Autres membres (certain·e·s diraient inattendues) de la lutte : les grandes compagnies. Dans le journal Le Monde, on apprend que Netflix, Apple, Tesla, Starbucks, Uber (et d’autres) ont annoncé qu’elles aideront financièrement leurs salariées à accéder à une IVG. Et oui, en 2022, priver les femmes du droit à disposer de leur corps peut aussi avoir un impact économique. Qui aurait envie d’aller travailler dans un État qui réprime ses droits ?
Enfin, les artistes et autres personnes d’influences donnent également de la voix.
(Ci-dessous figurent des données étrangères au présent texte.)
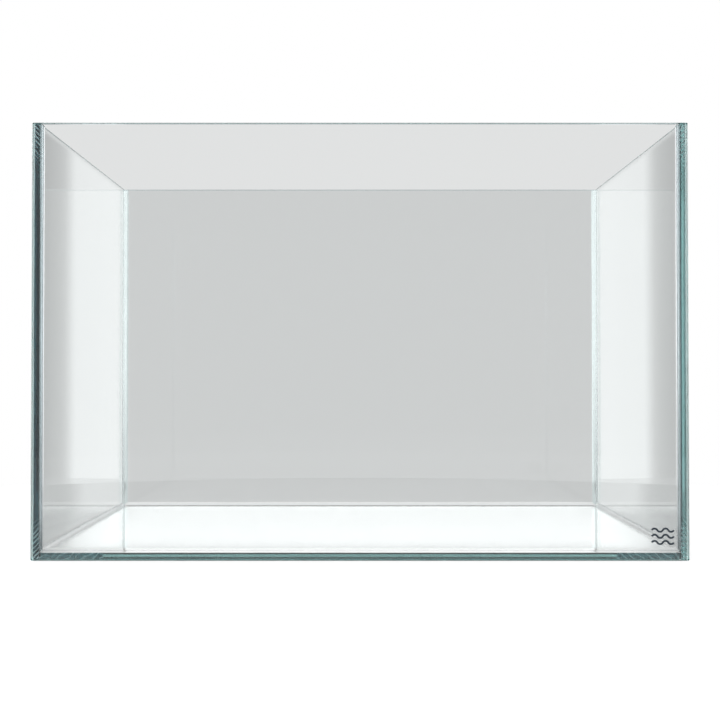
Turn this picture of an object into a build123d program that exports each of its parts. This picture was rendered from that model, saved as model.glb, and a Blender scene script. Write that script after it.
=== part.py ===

Il y a une semaine sur Instagram, Michel Obama a encouragé les internautes dans une longue tribune : « Transformez votre frustration et votre colère en actions, en vous impliquant. Des organisations comme Le Planning Familial ou The United Stated of Women, parmi tant d’autres, ont des ressources si vous voulez aidez les autres ou que vous avez vous-même besoin d’aide. ». Pour Taraji P. Henson, trop c’est trop. L’actrice a confié au magazine People être « fatiguée » de lutter contre le racisme et le sexisme. Elle envisage de déménager en Europe… peut-être dans le Sud de la France.
Rester et se battre. Ou bien voyager… Quand on le peut. J’ai demandé à vingt personnes de mon entourage : « Si vous pouviez partir en vacances aux États-Unis, là tout de suite, vous le feriez ? » 6 personnes m’ont répondu que oui. 6 autres ont déclaré qu’ils boycottaient les États anti-IVG. Les 8 autres ont affirmé que non, ils n’iront pas. Aux yeux d’une partie du monde, les États-Unis perdent de leur splendeur. Surtout, ils n’ont plus grand chose d’unis… Alors que la résistance, elle, se dresse plus vaillante que jamais.